A Pygmalion figure, Lopez brilliantly transformed the women in his world, both on paper and in person. Under his tutelage, his onetime fiancée Jerry Hall, a hillbilly Texan he met at Paris’s Club Sept, evolved into a golden goddess; a gawky and gap-toothed Donna Jordan morphed into a bleached-blonde and browless Marilyn (a look referenced by Madonna in her “Deeper and Deeper” video—and by W, in a September 2010 fashion story starring Lara Stone). He put Jessica Lange in gold lamé evening dresses after discovering her in Paris studying mime; gave aspiring model Tina Lutz her start (and an introduction to future husband Michael Chow); and, by spotlighting Pat Cleveland, a mixed-race model with a theatrical streak, he helped break down the color barrier in high fashion. “He was the Gauguin of our time,” says Cleveland. “An artist who painted with many colors.” As Paul Caranicas, who was Juan Ramos’s longtime lover and now oversees the Lopez estate, notes, “It was kind of groundbreaking.”
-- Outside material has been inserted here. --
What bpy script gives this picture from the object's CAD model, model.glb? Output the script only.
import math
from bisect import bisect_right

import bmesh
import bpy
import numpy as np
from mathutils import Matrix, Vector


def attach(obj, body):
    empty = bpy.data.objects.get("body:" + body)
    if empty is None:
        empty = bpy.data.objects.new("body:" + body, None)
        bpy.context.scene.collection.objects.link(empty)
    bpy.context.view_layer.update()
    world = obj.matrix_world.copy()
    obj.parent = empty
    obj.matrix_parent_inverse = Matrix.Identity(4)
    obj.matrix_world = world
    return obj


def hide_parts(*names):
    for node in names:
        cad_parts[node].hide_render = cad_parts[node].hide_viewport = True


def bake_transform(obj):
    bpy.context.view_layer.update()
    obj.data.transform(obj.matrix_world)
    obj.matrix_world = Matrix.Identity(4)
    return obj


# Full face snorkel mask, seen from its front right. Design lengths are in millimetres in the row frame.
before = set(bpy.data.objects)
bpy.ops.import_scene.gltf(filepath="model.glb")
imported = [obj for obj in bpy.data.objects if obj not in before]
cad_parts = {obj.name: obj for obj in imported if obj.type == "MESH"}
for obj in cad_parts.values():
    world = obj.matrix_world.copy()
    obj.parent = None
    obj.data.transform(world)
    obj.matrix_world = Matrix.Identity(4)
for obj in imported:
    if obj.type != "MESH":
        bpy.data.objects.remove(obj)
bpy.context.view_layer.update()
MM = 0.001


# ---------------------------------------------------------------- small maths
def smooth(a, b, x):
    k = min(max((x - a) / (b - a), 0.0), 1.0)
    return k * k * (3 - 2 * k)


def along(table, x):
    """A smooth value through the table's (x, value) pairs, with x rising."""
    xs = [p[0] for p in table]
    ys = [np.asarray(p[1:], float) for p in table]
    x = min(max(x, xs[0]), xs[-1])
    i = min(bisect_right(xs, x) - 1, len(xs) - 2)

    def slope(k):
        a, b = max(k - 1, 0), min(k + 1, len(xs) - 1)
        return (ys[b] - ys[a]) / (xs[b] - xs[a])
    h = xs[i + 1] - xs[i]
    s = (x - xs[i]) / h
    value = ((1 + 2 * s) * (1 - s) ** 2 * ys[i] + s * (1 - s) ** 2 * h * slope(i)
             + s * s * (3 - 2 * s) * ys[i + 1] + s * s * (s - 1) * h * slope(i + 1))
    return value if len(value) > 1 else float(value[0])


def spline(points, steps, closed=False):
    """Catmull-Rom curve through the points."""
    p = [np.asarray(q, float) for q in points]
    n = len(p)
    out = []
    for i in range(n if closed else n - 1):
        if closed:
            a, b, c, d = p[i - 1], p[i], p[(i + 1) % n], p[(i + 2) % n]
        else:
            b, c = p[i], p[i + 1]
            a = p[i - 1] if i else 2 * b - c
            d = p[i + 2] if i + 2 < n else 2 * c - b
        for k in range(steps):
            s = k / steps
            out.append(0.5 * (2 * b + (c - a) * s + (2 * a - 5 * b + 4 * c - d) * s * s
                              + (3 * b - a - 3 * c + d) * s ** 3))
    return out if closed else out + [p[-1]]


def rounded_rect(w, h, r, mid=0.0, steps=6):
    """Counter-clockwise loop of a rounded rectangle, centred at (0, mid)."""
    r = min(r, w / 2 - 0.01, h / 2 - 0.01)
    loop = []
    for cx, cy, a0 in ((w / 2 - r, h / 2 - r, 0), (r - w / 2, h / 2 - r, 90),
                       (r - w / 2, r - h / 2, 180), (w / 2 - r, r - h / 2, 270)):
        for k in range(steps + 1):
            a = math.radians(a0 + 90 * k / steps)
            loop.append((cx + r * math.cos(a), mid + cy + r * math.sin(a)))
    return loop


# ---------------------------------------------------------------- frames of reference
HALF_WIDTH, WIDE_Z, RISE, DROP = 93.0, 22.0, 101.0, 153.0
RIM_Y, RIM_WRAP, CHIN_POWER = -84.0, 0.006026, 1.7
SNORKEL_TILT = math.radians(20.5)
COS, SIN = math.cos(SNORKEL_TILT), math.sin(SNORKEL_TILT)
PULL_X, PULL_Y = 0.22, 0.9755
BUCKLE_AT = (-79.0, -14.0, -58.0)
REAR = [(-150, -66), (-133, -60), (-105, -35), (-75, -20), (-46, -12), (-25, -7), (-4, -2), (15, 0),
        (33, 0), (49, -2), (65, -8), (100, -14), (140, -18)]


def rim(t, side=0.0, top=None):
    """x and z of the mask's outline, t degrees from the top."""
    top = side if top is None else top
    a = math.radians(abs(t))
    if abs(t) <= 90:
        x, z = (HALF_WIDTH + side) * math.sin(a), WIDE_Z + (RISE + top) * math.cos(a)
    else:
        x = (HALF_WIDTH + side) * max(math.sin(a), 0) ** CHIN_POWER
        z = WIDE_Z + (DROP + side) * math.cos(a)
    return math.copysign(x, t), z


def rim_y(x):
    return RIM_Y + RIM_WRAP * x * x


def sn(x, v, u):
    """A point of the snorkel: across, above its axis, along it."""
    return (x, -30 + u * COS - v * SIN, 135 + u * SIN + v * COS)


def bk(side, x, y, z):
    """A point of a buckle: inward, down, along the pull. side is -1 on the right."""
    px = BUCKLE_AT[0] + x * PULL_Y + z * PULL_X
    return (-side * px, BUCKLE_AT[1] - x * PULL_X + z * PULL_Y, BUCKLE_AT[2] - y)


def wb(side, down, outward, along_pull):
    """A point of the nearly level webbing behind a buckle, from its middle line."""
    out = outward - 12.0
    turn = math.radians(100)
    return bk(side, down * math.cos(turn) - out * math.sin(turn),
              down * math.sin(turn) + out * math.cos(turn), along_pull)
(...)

And yet, despite his fame and influence, Lopez, who died from AIDS in 1987 at 44, has faded from the public consciousness. Fashion’s fickle behavior is partially to blame, but more so the stigma associated with AIDS at the time of his death. “So many people who died pre-Internet, and especially those who died in the early days of AIDS, have really been thrust under the carpet,” says Roger Padilha. The aim of his book, he adds, is to introduce Lopez to a new generation. To that end, the Padilhas have invited the New York gallerist Suzanne Geiss to mount a companion show, opening September 7 at her SoHo space (see “Upstairs, Downstairs,”). The exhibition, which spans three decades, includes Lopez’s nightclub illustrations, a wall of his Instamatic photographs, unfinished sketches, personal drawings, and several of his candid 8-millimeter films, one of which stars a young and goofy Bill Cunningham, the New York Times style photographer. Most of the cache has never been seen before; all of it looks just as cool and commanding as it did in its day. “Antonio was so in touch with beauty that people keep coming back to him,” Caranicas says. “They keep coming back to the source.”